At-Rest Versus Streaming Data
There is some debate about the different states of data and the exact boundaries between those states (see this Wikipedia entry). For our discussion, we will simply define data at rest as data that has already been stored in persistent storage such as tape or disk. Although you may load it into an application to analyze it at some point in the future, it "already happened," so to speak.
Streaming data, on the other hand, is data that is being generated in real time from financial transactions, from sensors, from the location of items in the Internet of Things (IoT), from point-of-sale (POS) transactions, and so on. It might end up being converted into data at rest, but for the moment, it is "live."
Why is this distinction between data at rest and streaming data important? Because you will process them differently. For instance, the newness of streaming data makes it both highly valuable and highly perishable. For instance, if you want to make an offer to the mobile phone of a customer who is walking past a particular Starbucks location, the customer's location is perishable data. In a few minutes, the customer will be too far away from that location to make the offer attractive. As a result, you'll want to make speed a processing priority for streaming data over, say, cost. Later, when that data has been converted to data at rest, you can switch the processing focus to batch or ad hoc analytic processing (for example) or use it in a discovery lab to produce the model used to generate the customer offer!
The recommendations in the remainder of this article will focus on data at rest, because that's the type of data on which most big data implementations are focusing.
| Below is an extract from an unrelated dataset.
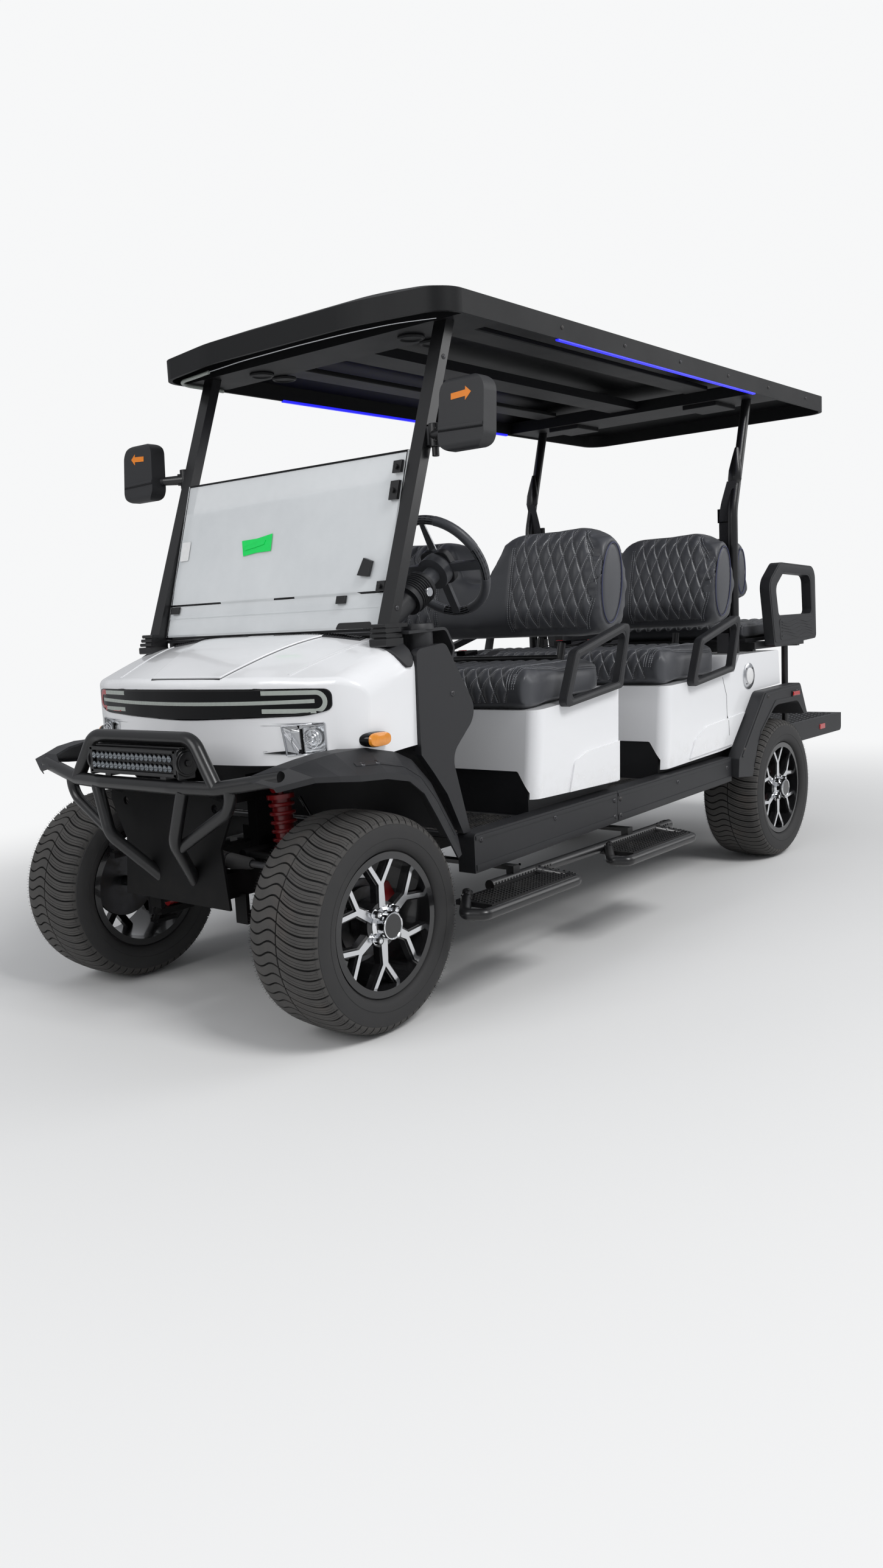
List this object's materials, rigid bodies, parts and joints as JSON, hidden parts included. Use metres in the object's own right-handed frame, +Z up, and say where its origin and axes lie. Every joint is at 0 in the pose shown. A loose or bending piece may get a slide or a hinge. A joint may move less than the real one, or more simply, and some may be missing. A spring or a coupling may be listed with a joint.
{
  "type": "golf cart",
  "caption": "Electric passenger golf cart with a long roof, forward bench rows, a rear-facing flip seat over a footrest, wide turf tyres and a tubular front guard.",
  "frame": {"origin": "on the ground, at the middle of the overall length and width", "axes": "+X forward, +Y to the cart's left, +Z up"},
  "size_m": [3.67, 1.542, 1.985],
  "materials": {
    "white_panel": "gloss",
    "charcoal_trim": "textured satin",
    "black_frame": "satin powder coat",
    "tyre_rubber": "matte",
    "wheel_alloy": "gloss black with machined faces",
    "dark_leather": "quilted",
    "black_gloss": "gloss",
    "clear_lens": "clear",
    "amber_lens": "gloss",
    "red_lens": "gloss",
    "screen": "clear with a milky film",
    "spring_red": "gloss",
    "bare_steel": "brushed",
    "webbing": "woven",
    "battery_case": "matte"
  },
  "bodies": {
    "cart_body": {"armrests": "charcoal_trim", "battery": "battery_case", "chassis_frame": "black_frame", "coil_overs": "spring_red", "cowl_trims": "charcoal_trim", "dashboard": "charcoal_trim", "floor_pan": "charcoal_trim", "front_arms": "black_frame", "front_bumper": "black_frame", "front_cowl": "white_panel", "front_flares": "charcoal_trim", "front_seat_back": "dark_leather", "front_seat_cushion": "dark_leather", "headlamps": "clear_lens", "kick_plates": "charcoal_trim", "lamp_band": "black_gloss", "leaf_springs": "black_frame", "light_bar": "black_frame", "mid_seat_back": "dark_leather", "mid_seat_cushion": "dark_leather", "mirrors": "charcoal_trim", "pedals": "charcoal_trim", "pillars": "black_frame", "rear_armrests": "charcoal_trim", "rear_axle": "bare_steel", "rear_body": "white_panel", "rear_flares": "charcoal_trim", "rear_footrest": "charcoal_trim", "rear_seat_back": "dark_leather", "rear_seat_frame": "black_frame", "rockers_front": "charcoal_trim", "rockers_rear": "charcoal_trim", "roof": "charcoal_trim", "roof_liner": "charcoal_trim", "roof_posts": "black_frame", "seat_belts": "webbing", "seat_box_front": "white_panel", "seat_frames": "black_frame", "side_markers": "amber_lens", "side_steps": "black_frame", "steering_column": "charcoal_trim", "steering_rack": "bare_steel", "tail_lamps": "red_lens", "windscreen": "screen"},
    "knuckle_left": {"knuckle_left": "bare_steel"},
    "knuckle_right": {"knuckle_right": "bare_steel"},
    "wheel_front_left": {"tyre_front_left": "tyre_rubber", "rim_front_left": "wheel_alloy"},
    "wheel_front_right": {"tyre_front_right": "tyre_rubber", "rim_front_right": "wheel_alloy"},
    "wheel_rear_left": {"tyre_rear_left": "tyre_rubber", "rim_rear_left": "wheel_alloy"},
    "wheel_rear_right": {"tyre_rear_right": "tyre_rubber", "rim_rear_right": "wheel_alloy"},
    "tie_rod_bar": {"tie_rods": "bare_steel"},
    "steering_wheel": {"steering_wheel": "black_gloss"},
    "flip_seat": {"rear_seat_cushion": "dark_leather", "rear_deck": "charcoal_trim"}
  },
  "joints": [
    {"name": "steer_left", "type": "hinge", "parent": "cart_body", "child": "knuckle_left", "pos_m": [1.524, 0.35, 0.292], "axis": [0, 0, 1], "range_deg": [-28, 28]},
    {"name": "steer_right", "type": "hinge", "parent": "cart_body", "child": "knuckle_right", "pos_m": [1.524, -0.35, 0.292], "axis": [0, 0, 1], "range_deg": [-28, 28]},
    {"name": "spin_front_left", "type": "hinge", "parent": "knuckle_left", "child": "wheel_front_left", "pos_m": [1.524, 0.502, 0.292], "axis": [0, 1, 0], "continuous": true},
    {"name": "spin_front_right", "type": "hinge", "parent": "knuckle_right", "child": "wheel_front_right", "pos_m": [1.524, -0.502, 0.292], "axis": [0, 1, 0], "continuous": true},
    {"name": "spin_rear_left", "type": "hinge", "parent": "cart_body", "child": "wheel_rear_left", "pos_m": [-0.976, 0.502, 0.292], "axis": [0, 1, 0], "continuous": true},
    {"name": "spin_rear_right", "type": "hinge", "parent": "cart_body", "child": "wheel_rear_right", "pos_m": [-0.976, -0.502, 0.292], "axis": [0, 1, 0], "continuous": true},
    {"name": "tie_rod_slide", "type": "slide", "parent": "cart_body", "child": "tie_rod_bar", "axis": [0, 1, 0], "range_m": [-0.0665, 0.0665]},
    {"name": "steering_turn", "type": "hinge", "parent": "cart_body", "child": "steering_wheel", "pos_m": [0.856, 0.3, 1.225], "axis": [-0.8526, 0, 0.5225], "range_deg": [-340, 340]},
    {"name": "rear_seat_flip", "type": "hinge", "parent": "cart_body", "child": "flip_seat", "pos_m": [-1.421, 0, 0.9127], "axis": [0, -1, 0], "range_deg": [0, 180]}
  ],
  "couplings": [
    {"joint": "steer_right", "follows": "steer_left", "ratio": 1},
    {"joint": "tie_rod_slide", "follows": "steer_left", "m_per_rad": 0.135},
    {"joint": "steering_turn", "follows": "steer_left", "ratio": 12}
  ]
}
The processing requirements for big data are primarily determined by three factors:
These are the major characteristics worth considering for each category:
- Single-record read/write performance: How well the technology can deal with requests for individual records
- Bulk write performance: How well a system can deal with bulk inserts/ingests
- Complex query response times: How well the system handles a request for complex analytics queries
- Concurrency: The ability of the technology to drive large concurrent access to the system
- General user security: How well data can be secured for the general user population
- Privileged user security: How well data can be secured from administrators and other privileged users
- Governance tools: How mature the platforms' tooling is to ensure proper governance of data elements and, for example, comply with regulations around data
- System per TB cost: The cost of a terabyte of data when stored in this technology
- Backup per TB cost: The cost of a terabyte of data when backed up or in a disaster recovery (DR) system
- Skills acquisition cost: The cost of the new skills, if required, and their relative scarcity
- Integration costs: The costs associated with integrating the data with existing applications and system infrastructure
Figure 1 plots these criteria onto a graph. The numbers are approximations, but in general, a higher number is better. For example, the score of 5 for concurrency in the case of NoSQL indicates that it supports concurrency exceptionally well. For cost, higher numbers indicate a higher cost, but not the actual cost per TB.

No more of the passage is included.